Our database has transactions grouped into several types, let's just call them Group A, Group B, etc. I'm making a report where I list the sum of all transactions for all groups, ex:

Group A $500000 5%
Group B $300000 3%
etc...

Total $10000000 100%

Where the dollar amount is the sum of all transactions of that type and the % is the percentage that each group contributes to the total revenue. So I have a group in the report and I'm outputting the group data in the group footer and then the total data in the report footer.

Recently I've had to change the way I calculate revenue. Based on certain logic, I have to use one field in the database sometimes and other times use another field. To implement this I'm evaluating based on a formula in my running total fields, something like:

({Claim.type} = 1)

for one type and then

not({claim.type} = 1) for the other type.

Then I have a formula to calculate everything based on the two sums.

Now everything works fine EXCEPT for calculating the percentage of total revenue that each group represents.
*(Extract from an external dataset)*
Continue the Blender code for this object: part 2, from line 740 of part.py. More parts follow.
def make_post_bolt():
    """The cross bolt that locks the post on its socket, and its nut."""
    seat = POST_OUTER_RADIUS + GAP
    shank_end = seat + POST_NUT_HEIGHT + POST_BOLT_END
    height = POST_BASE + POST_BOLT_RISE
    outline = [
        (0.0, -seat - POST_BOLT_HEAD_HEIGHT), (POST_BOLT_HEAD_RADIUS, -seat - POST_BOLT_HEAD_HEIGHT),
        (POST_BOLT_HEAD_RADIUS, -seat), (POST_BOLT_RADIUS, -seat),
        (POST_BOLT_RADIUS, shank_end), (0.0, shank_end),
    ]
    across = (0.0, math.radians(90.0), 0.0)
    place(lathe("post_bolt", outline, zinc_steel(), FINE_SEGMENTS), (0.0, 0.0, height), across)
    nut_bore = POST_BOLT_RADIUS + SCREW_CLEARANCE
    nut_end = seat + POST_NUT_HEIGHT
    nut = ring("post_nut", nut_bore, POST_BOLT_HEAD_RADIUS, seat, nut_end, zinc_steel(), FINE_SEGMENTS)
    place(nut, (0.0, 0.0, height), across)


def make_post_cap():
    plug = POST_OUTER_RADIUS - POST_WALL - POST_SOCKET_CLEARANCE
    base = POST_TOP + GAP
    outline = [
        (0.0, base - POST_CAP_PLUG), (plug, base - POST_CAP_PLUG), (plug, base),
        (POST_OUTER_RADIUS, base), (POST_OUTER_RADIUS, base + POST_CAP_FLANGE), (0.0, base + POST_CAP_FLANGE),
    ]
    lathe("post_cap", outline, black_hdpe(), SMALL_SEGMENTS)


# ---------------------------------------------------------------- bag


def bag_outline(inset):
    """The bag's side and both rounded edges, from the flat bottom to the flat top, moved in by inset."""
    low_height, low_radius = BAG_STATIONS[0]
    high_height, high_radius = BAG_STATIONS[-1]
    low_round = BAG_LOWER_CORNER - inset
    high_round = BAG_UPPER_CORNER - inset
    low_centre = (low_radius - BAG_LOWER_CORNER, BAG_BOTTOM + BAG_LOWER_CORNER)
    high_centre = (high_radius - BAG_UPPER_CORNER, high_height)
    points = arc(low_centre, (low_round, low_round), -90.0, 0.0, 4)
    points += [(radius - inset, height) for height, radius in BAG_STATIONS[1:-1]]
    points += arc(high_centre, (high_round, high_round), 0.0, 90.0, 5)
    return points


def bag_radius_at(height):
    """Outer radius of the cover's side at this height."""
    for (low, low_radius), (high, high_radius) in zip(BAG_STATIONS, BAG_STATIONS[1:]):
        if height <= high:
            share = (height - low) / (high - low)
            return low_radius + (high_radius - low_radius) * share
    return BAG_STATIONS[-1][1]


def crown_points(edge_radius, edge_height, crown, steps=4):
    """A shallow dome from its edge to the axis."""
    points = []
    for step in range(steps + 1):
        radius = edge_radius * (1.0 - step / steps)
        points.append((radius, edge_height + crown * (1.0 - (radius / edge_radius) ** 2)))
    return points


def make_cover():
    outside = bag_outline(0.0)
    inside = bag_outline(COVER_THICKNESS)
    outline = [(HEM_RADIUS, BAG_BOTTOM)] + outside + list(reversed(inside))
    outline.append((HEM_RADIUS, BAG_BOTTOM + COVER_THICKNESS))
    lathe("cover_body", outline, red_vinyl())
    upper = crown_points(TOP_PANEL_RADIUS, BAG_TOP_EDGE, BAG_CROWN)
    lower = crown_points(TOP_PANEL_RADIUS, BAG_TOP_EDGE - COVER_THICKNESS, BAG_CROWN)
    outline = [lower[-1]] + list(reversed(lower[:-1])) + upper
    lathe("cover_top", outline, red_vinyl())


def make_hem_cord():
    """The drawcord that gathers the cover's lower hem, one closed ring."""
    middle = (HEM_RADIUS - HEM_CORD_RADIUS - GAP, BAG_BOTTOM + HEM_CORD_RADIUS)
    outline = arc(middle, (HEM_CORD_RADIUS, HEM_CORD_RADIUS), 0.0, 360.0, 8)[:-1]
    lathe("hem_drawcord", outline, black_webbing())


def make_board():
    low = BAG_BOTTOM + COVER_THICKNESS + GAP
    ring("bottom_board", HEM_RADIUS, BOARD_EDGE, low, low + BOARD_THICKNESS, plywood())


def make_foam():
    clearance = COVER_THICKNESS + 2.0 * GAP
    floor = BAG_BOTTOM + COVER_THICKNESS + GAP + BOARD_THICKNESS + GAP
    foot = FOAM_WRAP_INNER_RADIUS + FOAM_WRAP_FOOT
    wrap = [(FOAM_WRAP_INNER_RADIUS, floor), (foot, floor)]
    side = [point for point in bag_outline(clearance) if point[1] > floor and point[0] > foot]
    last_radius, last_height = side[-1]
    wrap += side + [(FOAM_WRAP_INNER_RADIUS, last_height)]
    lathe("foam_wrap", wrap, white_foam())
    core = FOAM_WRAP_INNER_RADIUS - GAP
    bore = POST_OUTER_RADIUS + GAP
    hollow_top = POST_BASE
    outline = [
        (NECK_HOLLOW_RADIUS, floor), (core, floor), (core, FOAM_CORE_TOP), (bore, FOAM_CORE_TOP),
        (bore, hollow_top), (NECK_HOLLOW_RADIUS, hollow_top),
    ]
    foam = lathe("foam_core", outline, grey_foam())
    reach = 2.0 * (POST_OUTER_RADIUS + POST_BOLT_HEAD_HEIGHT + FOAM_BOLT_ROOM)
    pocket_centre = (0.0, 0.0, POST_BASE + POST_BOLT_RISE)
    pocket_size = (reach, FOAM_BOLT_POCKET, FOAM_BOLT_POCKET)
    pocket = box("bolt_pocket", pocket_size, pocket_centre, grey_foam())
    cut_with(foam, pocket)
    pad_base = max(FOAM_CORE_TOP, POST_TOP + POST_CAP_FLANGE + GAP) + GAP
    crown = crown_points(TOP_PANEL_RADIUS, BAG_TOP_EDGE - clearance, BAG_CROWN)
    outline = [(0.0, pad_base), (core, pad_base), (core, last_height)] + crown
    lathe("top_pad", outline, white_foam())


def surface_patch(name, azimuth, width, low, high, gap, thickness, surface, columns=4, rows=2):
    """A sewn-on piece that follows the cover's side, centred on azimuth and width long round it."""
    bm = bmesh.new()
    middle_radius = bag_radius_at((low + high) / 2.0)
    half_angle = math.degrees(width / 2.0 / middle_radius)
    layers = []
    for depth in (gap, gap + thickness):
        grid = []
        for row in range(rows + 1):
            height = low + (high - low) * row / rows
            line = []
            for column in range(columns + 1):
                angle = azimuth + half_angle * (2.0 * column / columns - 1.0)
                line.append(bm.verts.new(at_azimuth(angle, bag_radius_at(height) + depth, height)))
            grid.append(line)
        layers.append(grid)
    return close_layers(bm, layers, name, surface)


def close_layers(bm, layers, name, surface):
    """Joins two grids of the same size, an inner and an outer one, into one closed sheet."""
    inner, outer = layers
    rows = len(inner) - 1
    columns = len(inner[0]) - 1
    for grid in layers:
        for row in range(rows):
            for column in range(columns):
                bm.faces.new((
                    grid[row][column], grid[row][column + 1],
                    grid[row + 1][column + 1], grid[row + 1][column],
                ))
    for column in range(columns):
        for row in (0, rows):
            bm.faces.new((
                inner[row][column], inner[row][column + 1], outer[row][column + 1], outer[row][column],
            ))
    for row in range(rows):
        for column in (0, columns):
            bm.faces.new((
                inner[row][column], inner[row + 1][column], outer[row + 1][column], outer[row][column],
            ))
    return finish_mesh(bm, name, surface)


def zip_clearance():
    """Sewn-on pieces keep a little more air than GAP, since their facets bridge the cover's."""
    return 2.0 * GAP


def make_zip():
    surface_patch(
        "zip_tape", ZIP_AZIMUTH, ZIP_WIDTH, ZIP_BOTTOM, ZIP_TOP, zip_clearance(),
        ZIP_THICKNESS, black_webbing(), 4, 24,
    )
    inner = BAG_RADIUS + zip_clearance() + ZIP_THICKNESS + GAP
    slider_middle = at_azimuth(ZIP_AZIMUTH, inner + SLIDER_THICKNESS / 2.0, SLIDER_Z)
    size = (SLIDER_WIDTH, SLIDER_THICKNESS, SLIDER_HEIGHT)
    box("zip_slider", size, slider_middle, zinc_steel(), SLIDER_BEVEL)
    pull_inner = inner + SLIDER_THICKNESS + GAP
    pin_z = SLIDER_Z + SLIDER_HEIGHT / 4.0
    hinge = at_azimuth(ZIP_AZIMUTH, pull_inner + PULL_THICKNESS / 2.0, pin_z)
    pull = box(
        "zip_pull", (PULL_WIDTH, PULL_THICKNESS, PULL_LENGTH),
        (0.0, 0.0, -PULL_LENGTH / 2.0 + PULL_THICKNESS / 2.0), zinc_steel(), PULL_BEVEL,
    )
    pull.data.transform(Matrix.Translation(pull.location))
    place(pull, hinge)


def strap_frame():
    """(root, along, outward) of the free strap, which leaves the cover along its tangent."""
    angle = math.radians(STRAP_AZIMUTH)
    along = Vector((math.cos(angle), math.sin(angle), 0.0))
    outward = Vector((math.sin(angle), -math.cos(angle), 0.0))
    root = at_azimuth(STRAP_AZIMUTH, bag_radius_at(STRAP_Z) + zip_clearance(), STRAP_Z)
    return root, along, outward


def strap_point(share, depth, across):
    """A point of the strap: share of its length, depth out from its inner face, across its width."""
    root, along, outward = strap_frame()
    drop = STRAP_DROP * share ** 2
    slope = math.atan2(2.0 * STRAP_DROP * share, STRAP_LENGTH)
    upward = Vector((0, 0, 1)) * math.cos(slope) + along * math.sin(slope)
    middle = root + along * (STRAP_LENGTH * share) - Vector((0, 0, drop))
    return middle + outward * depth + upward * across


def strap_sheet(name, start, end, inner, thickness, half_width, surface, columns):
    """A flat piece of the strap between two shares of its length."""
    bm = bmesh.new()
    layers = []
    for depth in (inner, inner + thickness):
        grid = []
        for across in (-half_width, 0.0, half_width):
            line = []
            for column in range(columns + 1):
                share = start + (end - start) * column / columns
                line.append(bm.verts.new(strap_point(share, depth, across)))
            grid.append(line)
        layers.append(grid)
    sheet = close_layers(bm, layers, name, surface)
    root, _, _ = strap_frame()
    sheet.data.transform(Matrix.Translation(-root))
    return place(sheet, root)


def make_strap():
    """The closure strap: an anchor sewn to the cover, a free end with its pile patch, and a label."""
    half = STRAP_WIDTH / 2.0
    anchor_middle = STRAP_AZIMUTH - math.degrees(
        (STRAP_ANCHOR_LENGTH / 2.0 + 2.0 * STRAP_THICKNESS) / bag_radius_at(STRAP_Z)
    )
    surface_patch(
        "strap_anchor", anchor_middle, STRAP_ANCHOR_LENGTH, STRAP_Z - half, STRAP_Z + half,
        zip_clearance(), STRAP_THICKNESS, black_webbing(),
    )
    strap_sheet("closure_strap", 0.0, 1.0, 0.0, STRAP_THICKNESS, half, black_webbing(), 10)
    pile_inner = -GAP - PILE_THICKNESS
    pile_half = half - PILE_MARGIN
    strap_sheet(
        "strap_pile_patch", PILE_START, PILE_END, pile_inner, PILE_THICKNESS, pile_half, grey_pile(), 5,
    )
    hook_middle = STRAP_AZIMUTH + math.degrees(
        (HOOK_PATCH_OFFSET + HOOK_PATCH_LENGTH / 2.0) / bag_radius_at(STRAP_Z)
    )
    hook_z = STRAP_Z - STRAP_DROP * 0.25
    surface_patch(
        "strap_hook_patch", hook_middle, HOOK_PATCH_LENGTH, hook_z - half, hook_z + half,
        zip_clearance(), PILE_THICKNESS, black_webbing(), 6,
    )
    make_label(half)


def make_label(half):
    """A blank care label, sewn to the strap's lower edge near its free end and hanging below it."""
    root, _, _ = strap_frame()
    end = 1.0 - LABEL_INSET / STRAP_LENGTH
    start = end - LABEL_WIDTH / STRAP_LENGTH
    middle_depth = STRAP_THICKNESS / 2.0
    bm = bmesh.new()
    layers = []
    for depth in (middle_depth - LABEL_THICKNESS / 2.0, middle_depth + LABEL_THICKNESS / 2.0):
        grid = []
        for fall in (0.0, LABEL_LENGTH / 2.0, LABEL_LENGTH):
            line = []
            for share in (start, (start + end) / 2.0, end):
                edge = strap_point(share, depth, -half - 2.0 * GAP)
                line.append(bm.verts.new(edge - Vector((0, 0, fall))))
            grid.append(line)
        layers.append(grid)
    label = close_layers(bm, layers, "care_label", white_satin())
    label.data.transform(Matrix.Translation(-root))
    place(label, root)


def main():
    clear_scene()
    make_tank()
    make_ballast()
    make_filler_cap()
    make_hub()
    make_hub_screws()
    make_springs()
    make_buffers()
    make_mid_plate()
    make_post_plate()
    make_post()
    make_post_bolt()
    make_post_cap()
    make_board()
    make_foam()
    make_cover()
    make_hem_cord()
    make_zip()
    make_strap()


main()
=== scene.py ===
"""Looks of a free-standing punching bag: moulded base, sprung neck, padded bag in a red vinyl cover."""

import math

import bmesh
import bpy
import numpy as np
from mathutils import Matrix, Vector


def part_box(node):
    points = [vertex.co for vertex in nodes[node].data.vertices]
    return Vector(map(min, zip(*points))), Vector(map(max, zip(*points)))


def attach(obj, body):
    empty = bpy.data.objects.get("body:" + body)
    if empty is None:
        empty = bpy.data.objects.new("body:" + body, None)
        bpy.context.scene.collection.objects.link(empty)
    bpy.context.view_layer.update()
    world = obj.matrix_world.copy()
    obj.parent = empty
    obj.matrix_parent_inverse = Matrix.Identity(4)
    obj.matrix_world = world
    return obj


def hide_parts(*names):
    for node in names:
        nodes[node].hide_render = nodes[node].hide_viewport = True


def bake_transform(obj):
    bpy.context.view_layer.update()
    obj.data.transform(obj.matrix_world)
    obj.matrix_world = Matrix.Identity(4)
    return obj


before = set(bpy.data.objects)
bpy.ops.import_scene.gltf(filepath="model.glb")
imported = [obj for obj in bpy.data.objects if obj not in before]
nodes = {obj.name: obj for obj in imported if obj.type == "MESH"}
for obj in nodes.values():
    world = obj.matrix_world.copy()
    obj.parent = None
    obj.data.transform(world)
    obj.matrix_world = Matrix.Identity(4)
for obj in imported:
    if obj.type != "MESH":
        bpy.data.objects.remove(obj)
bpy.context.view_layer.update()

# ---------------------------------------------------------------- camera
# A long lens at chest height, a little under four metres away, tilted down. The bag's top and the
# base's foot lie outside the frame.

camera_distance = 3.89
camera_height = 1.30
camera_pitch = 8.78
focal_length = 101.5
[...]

I can no longer do Sum{RunningTotalField} to get the total revenue from all transactions, so I don't know what to divide by to get my %age. Right now I have hard coded the divisor but obviously there should be a better way.

I hope I didn't confuse everyone too much. If you have any suggestions please let me know. Thanks a lot.
 
Instead of using running totals, why not use conditional formulas, as in:

if {table.claim} = 1 then {table.amt}

if {table.claim} <> 1 then {table.amt}

Then you could insert summaries on these, and use formulas wiht subtotals for your percentages instead of running totals.

-LB
 
Thanks for the help, that worked perfectly. I didn't know you could Sum() formulas. What are the exact rules as to what you can Sum() and what you cannot?
 
Any formula where "insert summary" is enabled can be summarized. The only caution is that you should not use "count" on a conditional formula, as it will simply count all instances of the formula that are not null, and a distinctcount will count all distinct instances that meet your criteria and add a one for any that don't, so the result will be off by one, EXCEPT when all records meet your criteria. There is a solution to this, which is to create a null formula that then is referenced as the default value in the conditional formula that you are distinct counting.